Index: lib/Transforms/Coroutines/CoroEarly.cpp
===================================================================
--- lib/Transforms/Coroutines/CoroEarly.cpp
+++ lib/Transforms/Coroutines/CoroEarly.cpp
@@ -13,10 +13,12 @@
 
 #include "CoroInternal.h"
 #include "llvm/IR/CallSite.h"
+#include "llvm/IR/Dominators.h"
 #include "llvm/IR/IRBuilder.h"
 #include "llvm/IR/InstIterator.h"
 #include "llvm/IR/Module.h"
 #include "llvm/Pass.h"
+#include "llvm/Transforms/Utils/PromoteMemToReg.h"
 
 using namespace llvm;
 
@@ -38,7 +40,7 @@
         AnyResumeFnPtrTy(FunctionType::get(Type::getVoidTy(Context), Int8Ptr,
                                            /*isVarArg=*/false)

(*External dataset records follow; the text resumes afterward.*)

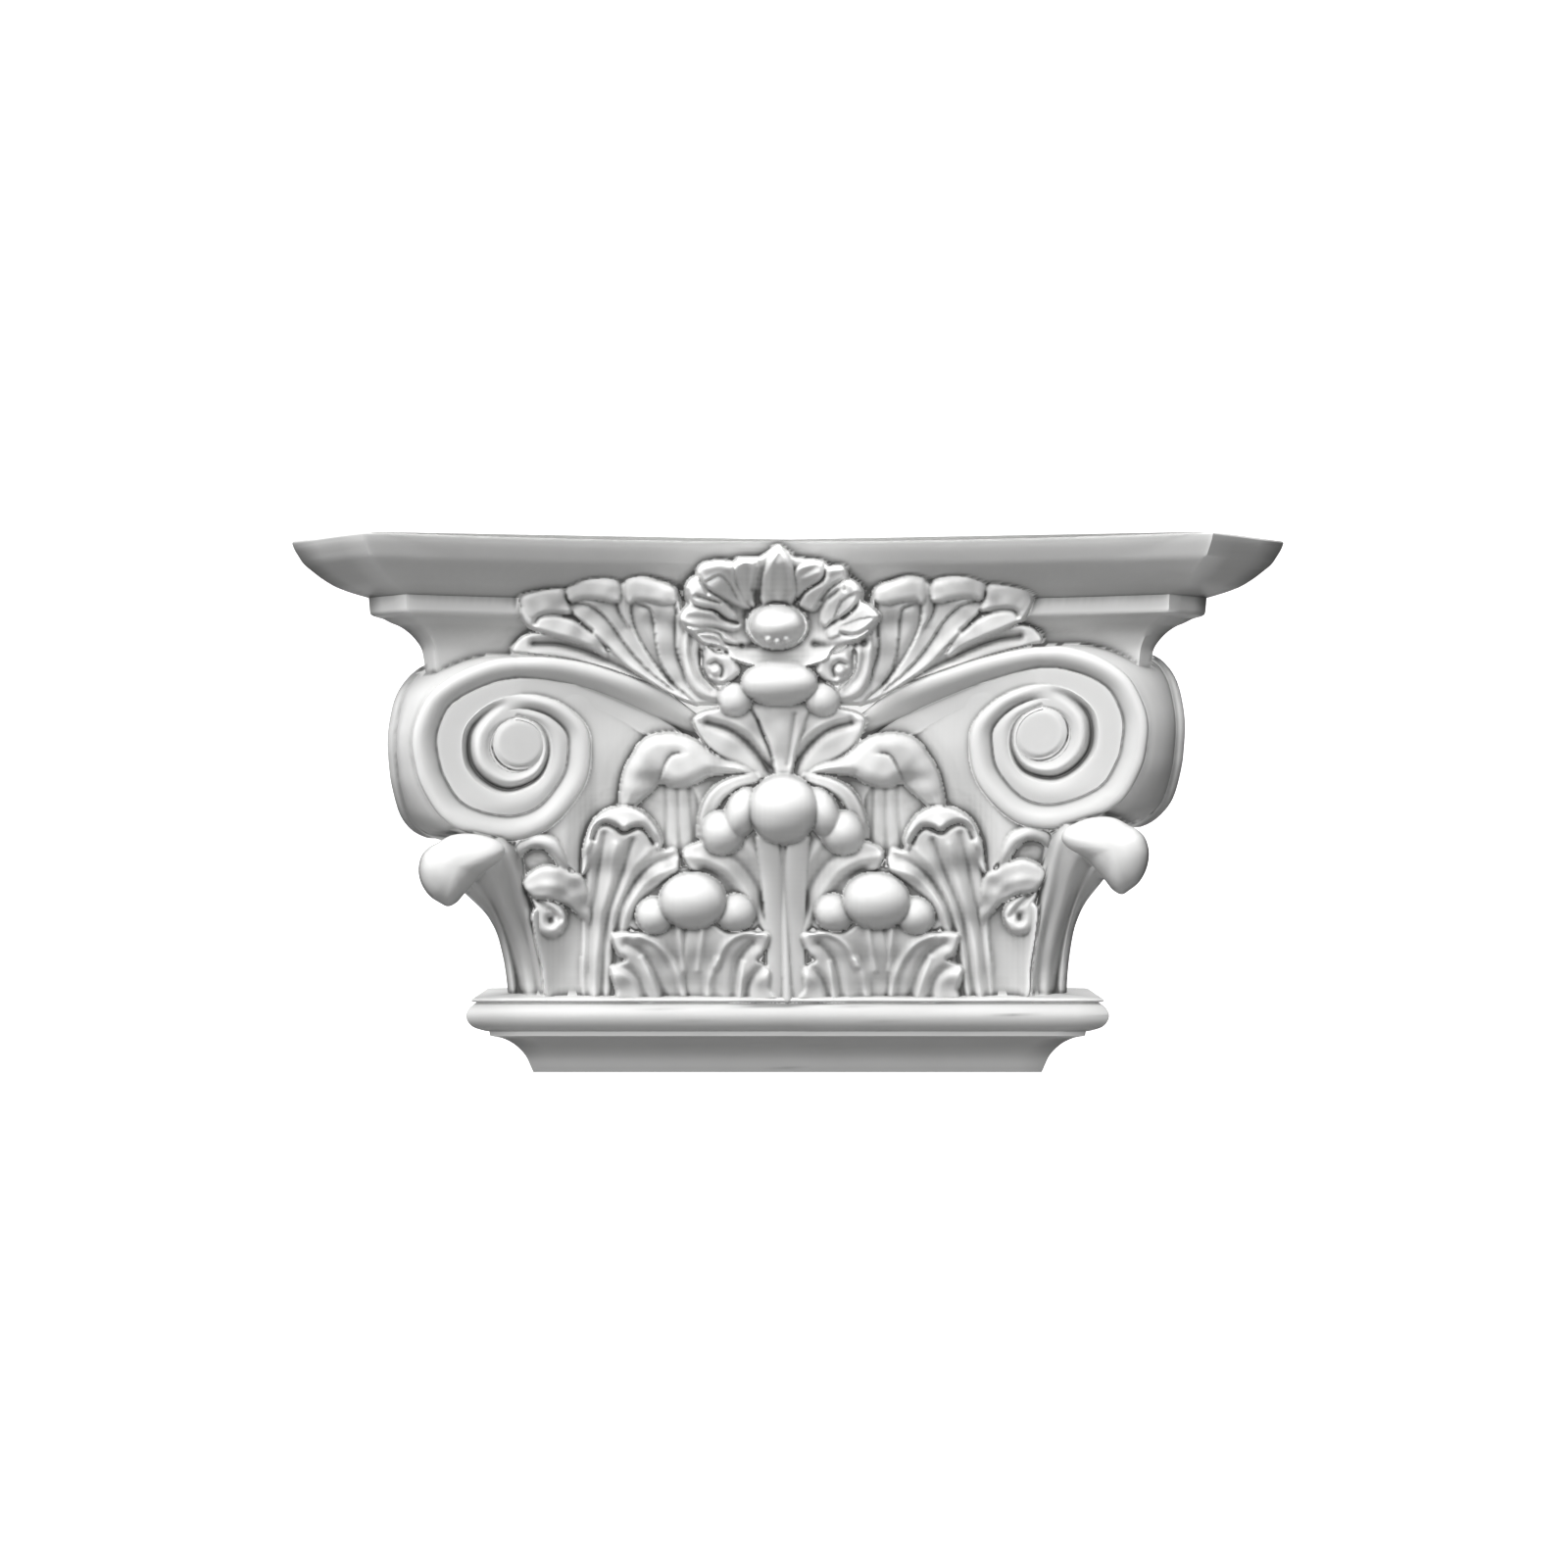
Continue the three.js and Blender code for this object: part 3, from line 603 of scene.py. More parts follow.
def distance_to(x, y, a, b, signed=False):
    """Distance from each place to the nearest of the pieces a-b, negative on the left hand if signed."""
    ux, uy = (b - a)[:, 0], (b - a)[:, 1]
    length = np.maximum(ux ** 2 + uy ** 2, 1e-9)
    dx, dy = x[:, None] - a[:, 0], y[:, None] - a[:, 1]
    t = np.clip((dx * ux + dy * uy) / length, 0, 1)
    away = np.hypot(dx - t * ux, dy - t * uy)
    if not signed:
        return away.min(1)
    k = away.argmin(1)
    row = np.arange(len(x))
    hand = np.sign(ux[k] * dy[row, k] - uy[k] * dx[row, k])
    return away[row, k] * hand


def winding(x, y, a, b):
    """True inside the closed outline, by counting edges crossed to the right."""
    y1, y2 = a[:, 1][None], b[:, 1][None]
    crosses = (y1 > y[:, None]) != (y2 > y[:, None])
    high = np.where(y2 == y1, 1e-9, y2 - y1)
    where = a[:, 0][None] + (y[:, None] - y1) * (b[:, 0] - a[:, 0])[None] / high
    return (np.sum(crosses & (x[:, None] < where), axis=1) % 2) == 1


def bowl(x, y):
    """The rosette's face: 66 in the middle, rising to 84 by smooth((r - 26) / 58), r an oval distance."""
    r = np.hypot((x - 793) * 0.86, (y - 640) * 1.15)
    return 66 + 18 * smooth_step((r - 26) / 58)


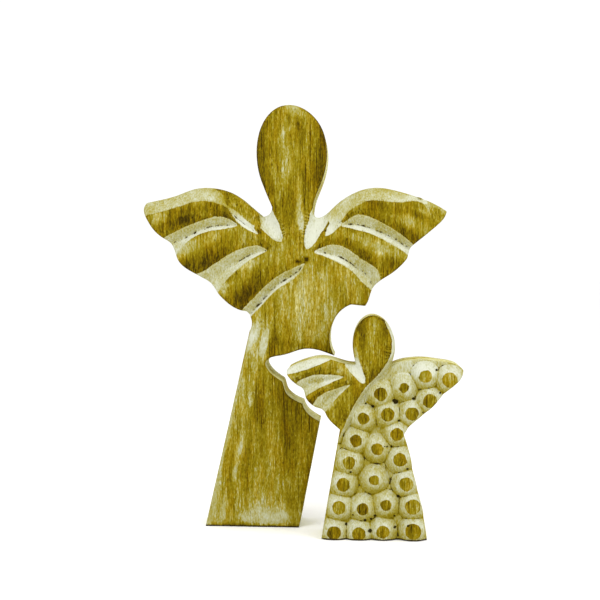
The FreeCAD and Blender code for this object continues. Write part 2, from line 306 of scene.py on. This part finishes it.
# Tones on the front faces, placed from the angel's own foot, in mm:
# (x, z, half width, half height, lean in degrees, tone). A positive tone is lighter wood, and what
# is strongly positive is rubbed-in white. A negative one is darker.
LARGE_TONES = [
    # head and neck
    (30, 297, 8, 3.5, -25, 1.3), (27, 266, 7, 13, 5, 0.5), (24, 252, 3, 9, 0, 0.6),
    (33, 232, 1.8, 10, 0, 1.0), (35, 218, 2.6, 8, 0, 1.5), (26, 283, 6, 3, 50, 0.4),
    (7, 268, 3, 22, 0, -0.7), (50, 266, 3, 24, 0, -0.7), (13, 243, 3, 14, 15, -0.6),
    (43, 246, 3, 14, -12, -0.5), (37, 262, 1.6, 20, 0, -0.5), (18, 270, 1.6, 20, 0, -0.35),
    (33, 286, 1.6, 4, 0, -0.8), (28, 222, 3, 14, 0, -0.25),
    # left wing
    (-46, 219, 4.5, 3, 0, -1.0), (-58, 217, 13, 4, 25, -0.8), (-67, 221, 4, 3, 10, 0.9),
    (-42, 227, 20, 3, 8, -0.5), (-22, 222, 8, 4, -30, -0.5), (-51, 197, 7, 4, 30, 1.3),
    (-33, 204, 11, 3.4, 22, 1.0), (-46, 186, 10, 5, 38, -0.9), (-30, 190, 12, 4.5, 35, -0.7),
    (-14, 206, 12, 4, 20, -0.2), (-21, 170, 5, 3, 35, 0.9), (-10, 161, 9, 6, 35, -0.9),
    (2, 172, 11, 5, 45, -0.9), (14, 184, 6, 4, 30, -0.5), (0, 188, 8, 2.4, 15, 0.9),
    # right wing
    (122, 219, 12, 4, -30, -0.4), (98, 226, 20, 3, -15, -0.5), (120, 224, 5, 1.6, -25, 0.9),
    (111, 218, 7, 4, -20, 1.2), (86, 218, 6, 2, -20, 0.4), (98, 191, 9, 4, -40, -0.7),
    (93, 198, 11, 4.5, -22, 1.6), (72, 207, 10, 2.4, -20, 0.5), (80, 193, 8, 3, -38, -0.6),
    (104, 188, 4, 2, -45, 0.3), (112, 208, 10, 3, -38, -0.6), (64, 203, 6, 2, -10, -0.3),
    # breast and skirt, and the foot of the lowest feather
    (36, 168, 24, 24, 0, 0.62), (48, 150, 10, 18, 0, 0.35), (66, 176, 9, 8, -35, 0.3),
    (38.8, 191, 1.2, 1.2, 0, -3.5), (32.4, 189.3, 2.0, 1.2, 0, -2.2),
    (14, 140, 3.5, 22, 0, -0.5), (9, 132, 2.6, 10, -14, 3.0), (4.5, 139, 1.4, 9, -14, 1.4),
    (0.5, 136, 1.8, 9, -14, 2.4), (-8.5, 56, 2.0, 9, -12, 1.7), (-9, 92, 2.4, 18, -12, 0.5),
    (28, 60, 5, 30, -10, -0.45), (22, 95, 4, 18, 0, -0.4), (6, 70, 3, 34, 0, -0.35),
    (-14, 40, 3, 22, -12, -0.3), (38, 100, 10, 14, 0, -0.25), (14, 50, 2.5, 26, 0, 0.35),
    (-2, 100, 3, 20, -6, 0.3), (-28, 14, 3.5, 14, -13, 1.4), (-21, 9, 2, 12, -12, 0.9),
    (9, 7, 20, 5.5, 0, 1.35), (10, 13, 12, 7, 0, 0.6), (-6, 22, 10, 9, 0, 0.3),
    # The first tone below, a dark strip along the foot, is a painted contact shadow
    (0, 1.5, 34, 1.2, 0, -0.8), (20, 25, 7, 12, -10, 0.3), (27, 8, 3, 9, 0, -0.3),
    (55, 122, 4, 8, 0, -0.8), (30, 131, 20, 3, 0, -0.5),
    (-16.5, 70, 1.2, 78, -12.8, 1.4), (-18, 172, 5, 1.2, 30, 0.8),
    (-12.5, 38, 1.5, 5, -10, 1.7), (-0.8, 91, 1.4, 5, -5, 0.7), (-21, 13, 3, 13, -12, 0.5),
    (16, 6, 18, 5, 0, 0.7),
]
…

                              ->getPointerTo()) {}
-  bool lowerEarlyIntrinsics(Function &F);
+  bool lowerEarlyIntrinsics(Function &F, DominatorTree &DT);
 };
 }
 
@@ -103,6 +105,43 @@
   II->eraseFromParent();
 }
 
+static bool allocaOnlyStoresConstantInts(AllocaInst *AI) {
+  for (User *U : AI->users())
+    if (auto *SI = dyn_cast<StoreInst>(U))
+      if (!isa<ConstantInt>(SI->getValueOperand()))
+        return false;
+
+  return true;
+}
+
+// Allocas that follow the pattern of cleanup.dest.slot, namely, they are
+// integer allocas that don't escape and only store constants. We don't want
+// them to be saved into the coroutine frame (as some of the cleanup code will
+// access them after coroutine frame destroyed).
+//
+// PromiseAlloca should be always stored in the coroutine frame even if its
+// usage pattern only consists of constant stores.
+static void
+promoteCleanupSlotLikeAllocasToRegisters(Function &F, DominatorTree& DT,
+                                         AllocaInst *PromiseAlloca) {
+  SmallVector<AllocaInst *, 2> Allocas;
+  BasicBlock &BB = F.getEntryBlock(); // Get the entry node for the function
+
+  // Find allocas that are safe to promote, by looking at all non-terminator
+  // instructions in the entry node.
+  for (BasicBlock::iterator I = BB.begin(), E = --BB.end(); I != E; ++I)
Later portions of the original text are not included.